Locate the word "picture" in the material, then show every line that holds it.

■ Provided information

• • •

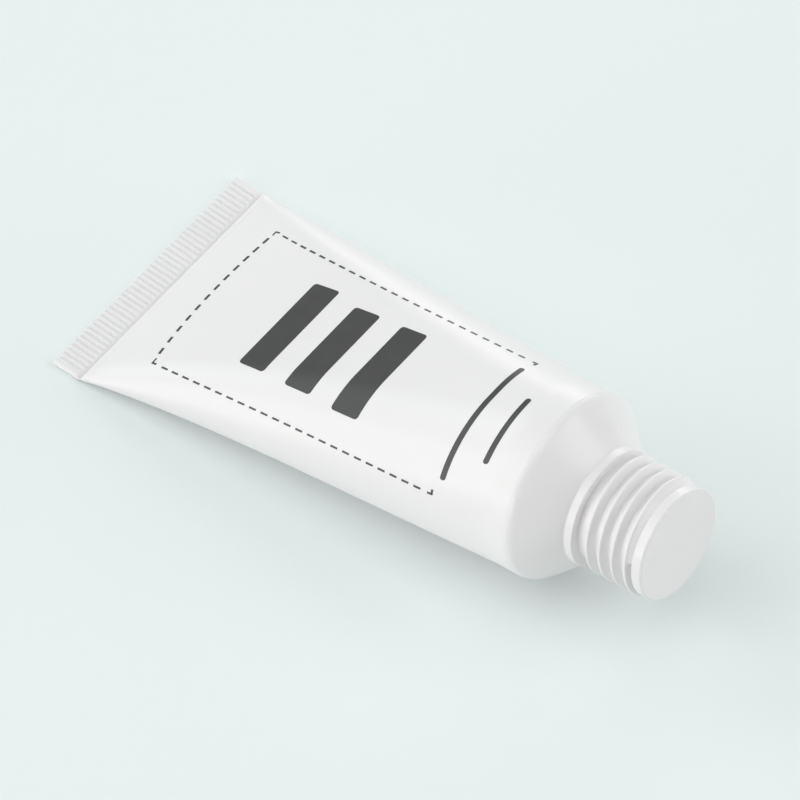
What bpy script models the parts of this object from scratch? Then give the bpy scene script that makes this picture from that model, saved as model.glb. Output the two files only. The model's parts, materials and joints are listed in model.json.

• • •

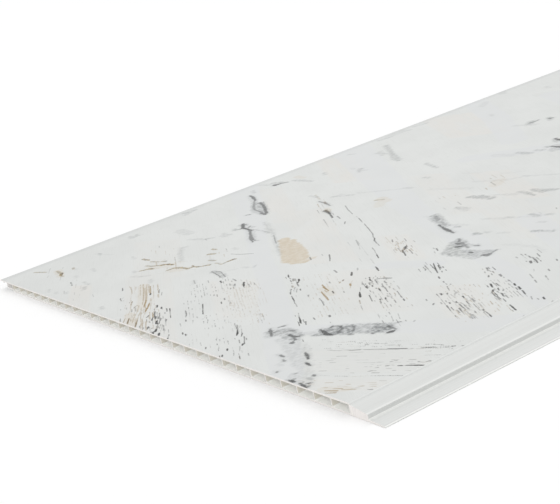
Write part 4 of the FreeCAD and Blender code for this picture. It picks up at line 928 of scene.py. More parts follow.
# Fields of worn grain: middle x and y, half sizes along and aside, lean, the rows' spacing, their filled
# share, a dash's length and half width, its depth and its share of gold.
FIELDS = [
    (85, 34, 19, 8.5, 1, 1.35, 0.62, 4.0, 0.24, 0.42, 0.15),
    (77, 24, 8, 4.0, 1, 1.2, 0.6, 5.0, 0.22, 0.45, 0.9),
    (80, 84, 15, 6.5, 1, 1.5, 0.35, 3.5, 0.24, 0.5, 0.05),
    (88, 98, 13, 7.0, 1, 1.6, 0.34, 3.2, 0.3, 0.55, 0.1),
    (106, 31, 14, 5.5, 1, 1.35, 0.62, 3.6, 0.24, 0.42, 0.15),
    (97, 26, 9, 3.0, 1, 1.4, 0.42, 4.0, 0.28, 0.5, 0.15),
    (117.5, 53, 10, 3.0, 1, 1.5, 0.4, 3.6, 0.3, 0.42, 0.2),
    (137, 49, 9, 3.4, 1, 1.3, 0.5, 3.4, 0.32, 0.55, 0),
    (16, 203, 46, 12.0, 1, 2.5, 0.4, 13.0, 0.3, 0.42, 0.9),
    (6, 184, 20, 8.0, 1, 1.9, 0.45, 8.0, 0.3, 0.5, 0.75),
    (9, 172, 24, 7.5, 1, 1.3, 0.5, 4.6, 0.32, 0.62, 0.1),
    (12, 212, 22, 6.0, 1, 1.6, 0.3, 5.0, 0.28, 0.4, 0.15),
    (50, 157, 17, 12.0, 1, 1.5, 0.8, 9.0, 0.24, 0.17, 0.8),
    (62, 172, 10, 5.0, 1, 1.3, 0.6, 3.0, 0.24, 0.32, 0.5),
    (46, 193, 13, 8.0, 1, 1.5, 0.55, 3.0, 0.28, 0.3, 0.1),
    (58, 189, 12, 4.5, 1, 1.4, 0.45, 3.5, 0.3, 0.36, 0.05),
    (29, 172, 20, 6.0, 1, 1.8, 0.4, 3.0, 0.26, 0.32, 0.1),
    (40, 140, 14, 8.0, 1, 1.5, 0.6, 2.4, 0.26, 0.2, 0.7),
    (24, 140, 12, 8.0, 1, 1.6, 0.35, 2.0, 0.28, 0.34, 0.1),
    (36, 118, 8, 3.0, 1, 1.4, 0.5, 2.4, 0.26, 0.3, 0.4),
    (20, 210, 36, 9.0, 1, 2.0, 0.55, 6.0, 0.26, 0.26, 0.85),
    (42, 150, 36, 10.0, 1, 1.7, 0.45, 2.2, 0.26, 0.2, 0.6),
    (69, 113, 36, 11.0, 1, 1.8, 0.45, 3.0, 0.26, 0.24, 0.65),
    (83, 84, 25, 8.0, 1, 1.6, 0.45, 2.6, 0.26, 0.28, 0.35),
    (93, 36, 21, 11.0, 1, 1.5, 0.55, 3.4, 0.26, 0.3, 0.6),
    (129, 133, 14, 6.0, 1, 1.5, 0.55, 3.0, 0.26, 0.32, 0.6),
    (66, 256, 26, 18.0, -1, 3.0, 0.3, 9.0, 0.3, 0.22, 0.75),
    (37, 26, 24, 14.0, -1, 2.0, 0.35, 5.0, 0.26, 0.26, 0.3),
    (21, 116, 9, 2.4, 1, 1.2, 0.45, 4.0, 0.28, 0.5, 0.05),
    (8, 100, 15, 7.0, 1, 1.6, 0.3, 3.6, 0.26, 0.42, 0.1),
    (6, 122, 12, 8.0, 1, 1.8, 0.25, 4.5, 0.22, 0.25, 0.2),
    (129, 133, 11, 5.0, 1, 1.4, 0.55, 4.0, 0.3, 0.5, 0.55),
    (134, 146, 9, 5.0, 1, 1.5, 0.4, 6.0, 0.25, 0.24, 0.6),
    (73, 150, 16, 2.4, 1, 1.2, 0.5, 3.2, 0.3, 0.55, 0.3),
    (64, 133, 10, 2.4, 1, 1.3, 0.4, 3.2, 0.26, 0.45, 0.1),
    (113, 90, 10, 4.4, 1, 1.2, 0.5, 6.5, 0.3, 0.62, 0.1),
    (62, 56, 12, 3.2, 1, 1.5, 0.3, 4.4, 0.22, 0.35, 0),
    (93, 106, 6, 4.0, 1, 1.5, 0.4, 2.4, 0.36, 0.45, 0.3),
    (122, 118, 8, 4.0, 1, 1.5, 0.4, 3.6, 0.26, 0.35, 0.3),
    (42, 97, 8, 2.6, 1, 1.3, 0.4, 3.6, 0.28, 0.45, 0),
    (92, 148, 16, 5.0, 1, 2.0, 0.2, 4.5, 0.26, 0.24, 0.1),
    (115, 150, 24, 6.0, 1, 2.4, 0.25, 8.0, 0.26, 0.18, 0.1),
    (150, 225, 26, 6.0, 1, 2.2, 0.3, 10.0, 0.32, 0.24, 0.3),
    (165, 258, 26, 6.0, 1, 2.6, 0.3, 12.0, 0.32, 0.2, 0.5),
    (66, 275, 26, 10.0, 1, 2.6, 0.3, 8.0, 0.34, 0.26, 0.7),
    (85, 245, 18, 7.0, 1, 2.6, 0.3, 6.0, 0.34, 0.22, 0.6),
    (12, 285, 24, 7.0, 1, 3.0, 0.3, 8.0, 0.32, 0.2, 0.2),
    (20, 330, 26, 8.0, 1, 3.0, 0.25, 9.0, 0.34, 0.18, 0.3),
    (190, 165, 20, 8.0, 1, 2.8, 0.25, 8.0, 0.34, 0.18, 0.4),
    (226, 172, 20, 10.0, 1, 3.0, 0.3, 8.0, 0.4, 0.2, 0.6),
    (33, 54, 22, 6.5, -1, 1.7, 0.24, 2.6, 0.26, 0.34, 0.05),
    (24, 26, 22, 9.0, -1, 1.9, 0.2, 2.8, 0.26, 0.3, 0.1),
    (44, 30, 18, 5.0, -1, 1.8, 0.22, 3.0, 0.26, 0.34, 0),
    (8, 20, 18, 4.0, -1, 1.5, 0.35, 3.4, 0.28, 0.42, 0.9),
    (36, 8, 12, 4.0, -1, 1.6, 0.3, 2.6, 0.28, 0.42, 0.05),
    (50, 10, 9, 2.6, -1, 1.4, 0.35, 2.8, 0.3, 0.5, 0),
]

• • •

■ Solved problem
What bpy script models the parts of this object from scratch? Then give the bpy scene script that makes this picture from that model, saved as model.glb. Output the two files only. The model's parts, materials and joints are listed in model.json.
Write part 4 of the FreeCAD and Blender code for this picture. It picks up at line 928 of scene.py. More parts follow.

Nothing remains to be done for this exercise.